When the client is unhappy with you, one of the worst things you can do is argue with them and tell them that they are wrong. Many service providers become very defensive when the client is unhappy and an argument ensues about what was expected, what was delivered, what was within the scope, and what was additional.
Instead of arguing, consider this sequence.
  • Ask the unhappy client what the issue is.
  • Listen as they tell you about the source of the problem/s.
  • Repeat what they say and be sure that you understand it correctly.
  • They agree that you understand it correctly.
  • You then say, “It appears that we managed your expectations poorly. Is that right?”
  • They will likely say, “Yes.”
  • Empathize with them and say, “I can see how you are bothered, and the last thing we want to do is fail to meet your expectations.”
  • You will notice that the client will begin to relax.
  • Say, “Here’s an idea. Let’s sit down and discuss your expectations, get a clear picture about what they are, and then agree on a test period of time where you can get your expectations satisfactorily met by us. What are your thoughts?”
  • As you can see, this method makes it clear that you are interested in rescuing the relationship. You have owned your error and want to fix it. Often this method to clarify the expectations, combined with a test-period to confirm that expectations were met, will allow the relationship to continue.
Remember, you must then do ongoing maintenance. I recommend that you periodically ask your client about their satisfaction level and how much expectations are being bet. This habit will keep the relationship strong.
2. Your potential client is unhappy with another brand provider. You want to get their
business.
When the potential client is already unhappy with another brand provider, there is a window of time that they might want to consider another provider… you!
One common and counter-productive approach is for you to tell your client how bad the other brand is and/or how good yours is. When you criticize the other brand, the client will feel stupid that they bought it. When you tell the client how good you are, they will begin to doubt it because you are focusing on you, rather than on the client and what they need. If the client is unhappy, this method will increase their unhappiness because you are trying to SELL your product rather than creating a condition where the client wants to BUY it.
To earn the client’s business, consider this sequence.
  • Ask the client about the nature of their unhappiness with the other brand.
  • Listen as they tell you about the problem/s.
  • Repeat what you understand about the client’s problem with the other brand. Ask if you understood it correctly.
  • They will tell you that you got it accurately.
  • You say, “It appears that your expectations were managed poorly. Is that right?”
  • They will say, “Yes.”
  • You then say, “Managing expectations is extraordinarily important and we put a premium on doing that with our clients. We want to find out what they expect and then figure out a way to MEET and EXCEED those expectations.”
  • They will agree.
  • Say, “Here’s an idea. Let’s suppose we get together and have a discussion about your expectations and how they might be met and exceeded. What is your appetite to have that conversation?”
  • They will likely say that they may be interested.
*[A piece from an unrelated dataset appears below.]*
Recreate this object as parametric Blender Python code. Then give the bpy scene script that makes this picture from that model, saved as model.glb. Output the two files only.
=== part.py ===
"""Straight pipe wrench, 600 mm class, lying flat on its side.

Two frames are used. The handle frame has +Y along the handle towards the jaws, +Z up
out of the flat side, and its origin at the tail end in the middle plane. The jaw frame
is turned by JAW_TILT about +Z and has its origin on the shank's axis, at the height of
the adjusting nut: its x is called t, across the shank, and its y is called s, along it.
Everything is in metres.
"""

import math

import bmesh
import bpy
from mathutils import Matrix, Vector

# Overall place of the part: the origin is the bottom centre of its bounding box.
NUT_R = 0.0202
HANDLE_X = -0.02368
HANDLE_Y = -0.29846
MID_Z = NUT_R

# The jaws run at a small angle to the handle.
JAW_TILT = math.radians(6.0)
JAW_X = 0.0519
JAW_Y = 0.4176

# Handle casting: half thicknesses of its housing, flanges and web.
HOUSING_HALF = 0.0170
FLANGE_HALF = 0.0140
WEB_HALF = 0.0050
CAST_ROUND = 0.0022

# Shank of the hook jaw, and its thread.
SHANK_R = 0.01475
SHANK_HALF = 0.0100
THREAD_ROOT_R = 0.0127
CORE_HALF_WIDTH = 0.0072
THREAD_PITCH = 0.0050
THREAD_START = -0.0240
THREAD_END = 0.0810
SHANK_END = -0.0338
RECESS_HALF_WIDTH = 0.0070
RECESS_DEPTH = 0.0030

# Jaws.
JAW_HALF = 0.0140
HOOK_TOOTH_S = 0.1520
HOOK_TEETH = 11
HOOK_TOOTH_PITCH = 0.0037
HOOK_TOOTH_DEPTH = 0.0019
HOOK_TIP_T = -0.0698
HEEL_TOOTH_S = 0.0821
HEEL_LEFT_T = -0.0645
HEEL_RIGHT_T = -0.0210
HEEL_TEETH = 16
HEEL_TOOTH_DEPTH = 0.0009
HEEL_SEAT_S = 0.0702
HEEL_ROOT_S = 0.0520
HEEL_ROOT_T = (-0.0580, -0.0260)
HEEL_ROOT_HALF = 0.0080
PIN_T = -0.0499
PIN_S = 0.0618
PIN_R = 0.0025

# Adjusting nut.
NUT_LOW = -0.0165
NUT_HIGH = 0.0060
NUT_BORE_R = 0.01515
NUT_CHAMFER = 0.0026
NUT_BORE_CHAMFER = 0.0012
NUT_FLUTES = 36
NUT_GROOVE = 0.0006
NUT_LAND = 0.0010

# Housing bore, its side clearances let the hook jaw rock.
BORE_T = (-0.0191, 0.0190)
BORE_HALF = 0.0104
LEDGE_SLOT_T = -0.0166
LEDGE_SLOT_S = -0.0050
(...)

  • Continue asking questions to learn more about what is important to them.
Remember to make the conversation about the client rather than you. Your job is to make sure you are keen to MEET and EXCEED their expectations. When you help them conclude how important their expectations are, you will likely get the business.
People love to buy stuff, and they hate to be sold stuff. Moreover, you must do the ongoing maintenance. I recommend that you periodically ask your client about their satisfaction and how much their expectations are being met. This habit will help keep the relationship strong.
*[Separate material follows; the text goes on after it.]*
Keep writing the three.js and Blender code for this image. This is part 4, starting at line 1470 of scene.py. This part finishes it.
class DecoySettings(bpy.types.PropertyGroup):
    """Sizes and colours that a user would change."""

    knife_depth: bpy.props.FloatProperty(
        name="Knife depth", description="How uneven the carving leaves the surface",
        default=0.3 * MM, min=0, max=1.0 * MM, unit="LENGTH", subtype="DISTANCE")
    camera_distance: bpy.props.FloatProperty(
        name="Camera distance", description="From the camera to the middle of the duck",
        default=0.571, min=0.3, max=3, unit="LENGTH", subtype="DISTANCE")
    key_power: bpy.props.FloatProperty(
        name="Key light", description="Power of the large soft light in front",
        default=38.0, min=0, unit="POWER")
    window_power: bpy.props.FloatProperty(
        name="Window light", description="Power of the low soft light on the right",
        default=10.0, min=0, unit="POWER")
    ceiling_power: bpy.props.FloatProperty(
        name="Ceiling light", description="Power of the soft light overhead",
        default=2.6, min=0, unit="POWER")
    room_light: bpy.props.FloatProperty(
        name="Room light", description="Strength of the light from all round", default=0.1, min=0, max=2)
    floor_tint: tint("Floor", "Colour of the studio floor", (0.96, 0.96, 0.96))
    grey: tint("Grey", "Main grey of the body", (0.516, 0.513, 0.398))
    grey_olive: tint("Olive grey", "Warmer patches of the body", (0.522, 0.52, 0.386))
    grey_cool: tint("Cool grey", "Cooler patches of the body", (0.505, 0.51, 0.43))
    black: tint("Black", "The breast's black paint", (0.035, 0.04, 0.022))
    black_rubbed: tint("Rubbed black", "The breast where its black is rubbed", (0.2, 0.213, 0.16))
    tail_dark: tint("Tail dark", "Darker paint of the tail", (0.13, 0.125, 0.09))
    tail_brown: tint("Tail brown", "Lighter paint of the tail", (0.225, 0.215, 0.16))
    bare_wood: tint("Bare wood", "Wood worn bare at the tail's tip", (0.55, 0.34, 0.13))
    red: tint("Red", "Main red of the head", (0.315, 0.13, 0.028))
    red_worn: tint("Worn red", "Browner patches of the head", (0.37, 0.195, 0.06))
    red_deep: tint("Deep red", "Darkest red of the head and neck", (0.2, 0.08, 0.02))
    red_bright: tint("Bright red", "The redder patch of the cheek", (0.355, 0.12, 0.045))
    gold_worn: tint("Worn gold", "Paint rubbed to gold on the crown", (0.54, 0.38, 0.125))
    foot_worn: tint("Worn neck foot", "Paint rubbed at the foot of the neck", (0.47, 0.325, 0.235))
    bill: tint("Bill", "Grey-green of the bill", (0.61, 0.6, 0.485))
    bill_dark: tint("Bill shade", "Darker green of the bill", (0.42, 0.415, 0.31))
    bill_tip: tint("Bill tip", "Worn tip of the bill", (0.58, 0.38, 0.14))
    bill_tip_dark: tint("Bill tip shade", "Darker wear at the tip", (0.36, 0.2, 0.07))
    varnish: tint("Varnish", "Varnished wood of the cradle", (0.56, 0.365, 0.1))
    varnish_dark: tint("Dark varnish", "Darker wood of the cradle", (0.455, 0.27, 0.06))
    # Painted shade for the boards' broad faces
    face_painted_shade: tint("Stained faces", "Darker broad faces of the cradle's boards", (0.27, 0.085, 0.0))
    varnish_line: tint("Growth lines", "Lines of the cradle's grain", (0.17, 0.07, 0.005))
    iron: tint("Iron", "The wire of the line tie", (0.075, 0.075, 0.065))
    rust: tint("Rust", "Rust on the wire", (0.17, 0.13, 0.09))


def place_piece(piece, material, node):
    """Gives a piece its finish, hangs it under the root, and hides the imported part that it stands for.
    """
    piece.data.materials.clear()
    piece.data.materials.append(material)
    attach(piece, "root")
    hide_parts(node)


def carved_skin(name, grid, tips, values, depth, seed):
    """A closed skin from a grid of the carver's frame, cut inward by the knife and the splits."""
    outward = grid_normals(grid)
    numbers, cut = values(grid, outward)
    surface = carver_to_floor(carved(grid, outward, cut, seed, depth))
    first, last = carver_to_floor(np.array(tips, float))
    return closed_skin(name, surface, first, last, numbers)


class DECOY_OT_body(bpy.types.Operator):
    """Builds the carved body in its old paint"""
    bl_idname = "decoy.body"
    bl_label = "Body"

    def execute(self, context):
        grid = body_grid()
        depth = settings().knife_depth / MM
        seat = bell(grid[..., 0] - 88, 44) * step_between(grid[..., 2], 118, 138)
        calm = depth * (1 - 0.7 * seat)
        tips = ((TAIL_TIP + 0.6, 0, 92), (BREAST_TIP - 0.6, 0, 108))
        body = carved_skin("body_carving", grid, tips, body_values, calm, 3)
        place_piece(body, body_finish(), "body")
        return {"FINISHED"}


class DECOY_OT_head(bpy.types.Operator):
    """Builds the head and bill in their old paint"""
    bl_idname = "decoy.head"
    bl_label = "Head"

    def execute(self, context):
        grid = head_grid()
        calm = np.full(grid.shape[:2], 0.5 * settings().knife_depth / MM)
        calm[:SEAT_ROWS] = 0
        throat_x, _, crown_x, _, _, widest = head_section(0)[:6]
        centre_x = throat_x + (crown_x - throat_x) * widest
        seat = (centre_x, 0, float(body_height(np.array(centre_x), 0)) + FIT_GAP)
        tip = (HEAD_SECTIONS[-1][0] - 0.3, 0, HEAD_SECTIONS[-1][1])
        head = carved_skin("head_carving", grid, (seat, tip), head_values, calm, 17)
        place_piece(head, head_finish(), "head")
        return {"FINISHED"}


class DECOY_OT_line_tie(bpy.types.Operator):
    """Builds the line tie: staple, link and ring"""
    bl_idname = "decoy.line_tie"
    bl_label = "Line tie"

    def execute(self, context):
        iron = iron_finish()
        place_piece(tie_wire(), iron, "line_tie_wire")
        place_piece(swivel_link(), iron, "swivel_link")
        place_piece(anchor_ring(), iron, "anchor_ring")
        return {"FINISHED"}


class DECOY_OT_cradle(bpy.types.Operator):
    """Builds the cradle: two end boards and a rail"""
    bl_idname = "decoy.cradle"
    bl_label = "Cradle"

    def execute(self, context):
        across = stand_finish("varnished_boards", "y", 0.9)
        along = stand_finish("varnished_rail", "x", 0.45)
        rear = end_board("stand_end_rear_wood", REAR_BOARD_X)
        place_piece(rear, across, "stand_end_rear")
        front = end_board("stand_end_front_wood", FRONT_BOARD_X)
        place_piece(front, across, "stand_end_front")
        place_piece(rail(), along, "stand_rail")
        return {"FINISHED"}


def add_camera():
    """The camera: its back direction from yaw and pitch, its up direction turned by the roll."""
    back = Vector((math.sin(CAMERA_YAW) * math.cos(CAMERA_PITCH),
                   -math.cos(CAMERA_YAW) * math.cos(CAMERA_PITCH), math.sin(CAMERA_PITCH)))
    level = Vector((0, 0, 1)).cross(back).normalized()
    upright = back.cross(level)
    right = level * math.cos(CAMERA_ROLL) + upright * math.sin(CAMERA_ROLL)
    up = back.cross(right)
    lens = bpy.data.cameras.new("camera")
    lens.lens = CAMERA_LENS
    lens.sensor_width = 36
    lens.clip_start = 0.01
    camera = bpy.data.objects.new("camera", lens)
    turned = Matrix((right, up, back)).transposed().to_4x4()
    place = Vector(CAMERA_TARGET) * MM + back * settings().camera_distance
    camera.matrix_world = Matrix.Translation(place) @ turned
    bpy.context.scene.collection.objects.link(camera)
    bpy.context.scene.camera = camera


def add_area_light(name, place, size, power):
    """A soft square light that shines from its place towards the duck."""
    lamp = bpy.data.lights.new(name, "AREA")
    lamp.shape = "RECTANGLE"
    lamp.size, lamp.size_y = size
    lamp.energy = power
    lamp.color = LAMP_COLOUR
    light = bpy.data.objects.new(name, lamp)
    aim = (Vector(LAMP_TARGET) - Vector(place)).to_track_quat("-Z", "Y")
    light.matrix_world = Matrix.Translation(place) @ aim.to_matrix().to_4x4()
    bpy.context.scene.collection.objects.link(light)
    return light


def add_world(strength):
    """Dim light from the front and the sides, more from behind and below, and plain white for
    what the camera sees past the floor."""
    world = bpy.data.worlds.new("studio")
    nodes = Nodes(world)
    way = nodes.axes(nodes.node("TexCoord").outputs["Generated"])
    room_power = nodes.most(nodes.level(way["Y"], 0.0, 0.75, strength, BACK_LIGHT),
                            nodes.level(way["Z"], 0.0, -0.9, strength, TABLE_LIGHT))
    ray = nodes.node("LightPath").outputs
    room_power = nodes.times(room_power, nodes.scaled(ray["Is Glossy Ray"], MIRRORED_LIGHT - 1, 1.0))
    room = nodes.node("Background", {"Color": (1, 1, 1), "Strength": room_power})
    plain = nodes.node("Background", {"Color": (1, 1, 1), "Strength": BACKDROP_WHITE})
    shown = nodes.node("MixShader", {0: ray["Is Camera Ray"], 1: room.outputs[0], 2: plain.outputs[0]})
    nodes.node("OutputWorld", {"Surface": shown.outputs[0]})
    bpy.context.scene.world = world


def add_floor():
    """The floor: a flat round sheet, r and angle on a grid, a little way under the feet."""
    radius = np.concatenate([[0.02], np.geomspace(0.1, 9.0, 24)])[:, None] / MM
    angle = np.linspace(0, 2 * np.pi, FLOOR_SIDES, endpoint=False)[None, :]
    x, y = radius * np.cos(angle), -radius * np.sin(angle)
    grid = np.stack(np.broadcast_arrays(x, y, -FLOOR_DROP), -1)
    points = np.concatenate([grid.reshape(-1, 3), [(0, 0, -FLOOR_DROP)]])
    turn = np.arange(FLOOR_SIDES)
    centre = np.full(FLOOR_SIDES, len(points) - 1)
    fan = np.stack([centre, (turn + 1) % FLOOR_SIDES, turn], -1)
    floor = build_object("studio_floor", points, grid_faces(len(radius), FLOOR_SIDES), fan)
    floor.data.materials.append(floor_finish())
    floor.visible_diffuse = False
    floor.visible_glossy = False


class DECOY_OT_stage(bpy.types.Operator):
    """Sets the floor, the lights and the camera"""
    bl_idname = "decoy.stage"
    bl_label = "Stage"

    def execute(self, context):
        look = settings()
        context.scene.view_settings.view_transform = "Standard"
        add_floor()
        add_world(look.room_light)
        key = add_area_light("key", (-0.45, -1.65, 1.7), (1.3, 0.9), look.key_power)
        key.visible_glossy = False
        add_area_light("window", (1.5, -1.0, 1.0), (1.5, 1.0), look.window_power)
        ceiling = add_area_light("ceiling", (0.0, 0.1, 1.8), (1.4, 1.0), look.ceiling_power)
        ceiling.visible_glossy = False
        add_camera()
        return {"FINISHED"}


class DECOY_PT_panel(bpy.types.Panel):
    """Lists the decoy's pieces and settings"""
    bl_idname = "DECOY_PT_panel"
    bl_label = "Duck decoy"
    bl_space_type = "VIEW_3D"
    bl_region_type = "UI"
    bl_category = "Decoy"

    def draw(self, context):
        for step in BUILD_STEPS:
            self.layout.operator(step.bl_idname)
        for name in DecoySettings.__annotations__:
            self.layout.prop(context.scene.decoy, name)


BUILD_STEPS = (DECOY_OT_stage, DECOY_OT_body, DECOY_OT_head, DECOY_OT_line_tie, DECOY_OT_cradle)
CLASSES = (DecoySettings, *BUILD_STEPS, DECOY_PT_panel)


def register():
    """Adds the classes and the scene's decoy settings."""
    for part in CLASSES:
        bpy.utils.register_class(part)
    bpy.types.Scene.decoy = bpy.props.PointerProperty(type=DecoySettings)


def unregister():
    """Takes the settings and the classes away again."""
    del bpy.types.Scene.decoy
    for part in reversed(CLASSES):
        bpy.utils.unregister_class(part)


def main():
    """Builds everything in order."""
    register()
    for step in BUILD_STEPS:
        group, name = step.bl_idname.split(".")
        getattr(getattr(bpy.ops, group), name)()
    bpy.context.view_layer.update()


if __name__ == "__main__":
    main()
3.  Your potential client is already happy with another brand provider and therefore appears
unlikely to need you. You are likely to walk away even though you would like to get their business.
One common and counter-productive habit is to walk away. Often you will assume that if they are happy with their existing provider, they are VERY happy. Sometimes this assumption is incorrect.
Remember, this method is called the “MEET AND EXCEED” approach, so the client could simply be happy rather than THRILLED. Further, you may find that while the client might stay with their existing provider, for now, there may come a time when they will remember how well you treated them in your conversations.
To engage the “MEET AND EXCEED” approach, consider this sequence.
  • Ask the client about the nature of their happiness with the other brand.
  • Listen as they tell you about the relationship and/or the value received.
  • Repeat to them what you understand about the client’s experience with the other brand. Then ask if you understood them correctly.
  • The client will tell you that you got it accurately.
  • You then say, “It appears that your expectations are being met. Is that right?”
  • They will say, “Yes.”
  • You say, “Managing and meeting expectations is extraordinarily important and I am so pleased that yours are being met by this provider.”
  • They will agree.
  • You ask them, “Let’s suppose that you experienced a service where your expectations were EXCEEDED. What would that look like?”
  • They may hesitate and look as if that was the first time that they thought of it.
  • They might say, “That is a good question. Frankly, that is the first time that I thought of it. Candidly, it’s because it is a great event when expectations are merely met without being exceeded.”
  • Reinforce their position. Say, “That is often the truth, unfortunately. Still, let’s suppose you experienced a service where your expectations were EXCEEDED. What would that look like?”
  • They could begin to muse about what it would look like or they may say that might be an interesting discussion.
  • Ask for an appointment to discuss this. “Let’s suppose we get together and have a discussion about your expectations and how they might be met and exceeded. What is your appetite to have that conversation?”
  • They will likely say that they might be interested and now they are thinking that exceeding expectations is perhaps possible!
  • Continue to ask questions to learn more about what is important to them.
Remember, make the conversation about the client rather than about you. Your job is to make sure you are keen to meet and exceed their expectations. When you help them conclude that you understand how important that is, they may want to talk with you more about how to achieve that quality and you will continue the relationship. This means over time, you will likely get the business.
People love to buy stuff, and they hate to be sold stuff. You must do the ongoing maintenance. I recommend that you periodically ask your client about their satisfaction and how much their expectations are being met and exceeded. This habit will keep the relationship strong.